7. An apparatus as specified in claim 4 wherein said rotary drive means includes first and second pressure hoses connected to respective ones of said two separate fluid passages.

8. An apparatus as specified in claim 1 wherein the selective controlling of such flow of fluid is by directing such fluid to opposite sides of such piston in response to the position of such piston in said cylinder portion.

9. An apparatus as specified in claim 1 wherein said first passageway means in said yoke portion includes a collector annulus in communication with said delivery passage means.

10. An apparatus as specified in claim 1 additionally comprising a container muffler surrounding said cylinder portion.
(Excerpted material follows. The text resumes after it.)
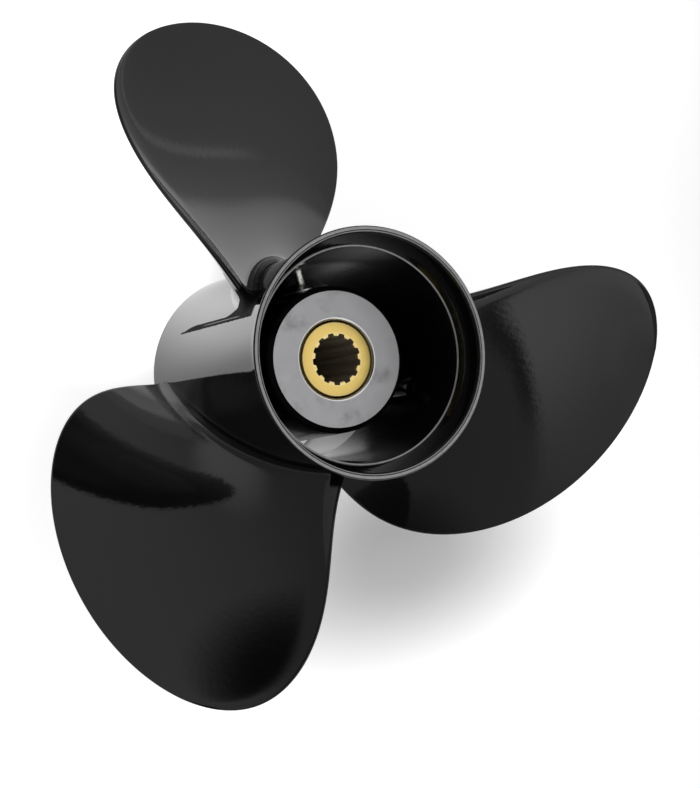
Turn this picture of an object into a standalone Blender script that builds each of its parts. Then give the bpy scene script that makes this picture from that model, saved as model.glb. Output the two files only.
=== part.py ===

11. A fluid operated rock drill apparatus comprising: a housing including axially aligned backhead, cylinder, yoke and front-cap portions, said cylinder portion being adjacent said backhead portion and said yoke portion being intermediate said cylinder portion and said front-cap porton; said front-cap portion adapted to receive a striking bar therethrough, a hammer piston reciprocable within said cylinder portion in response to pressurized fluid being alternately directed from a delivery passage means in said cylinder portion to opposite sides of said hammer piston for delivering impact blows to such striking bar; a rotary fluid drive means in said housing for rotating such striking bar; first passageway means in said yoke portion for communicating a first source of pressurized fluid from the exterior of said housing to said delivery passage means for reciprocating said piston; second passageway means in said yoke portion for communicating at least one other source of pressurized fluid from the exterior of said housing to said rotary fluid drive means; and unitary connecting means independently and releasably secured to said yoke portion and being the sole connection of said first and other fluid sources to said respective first and second passageway means.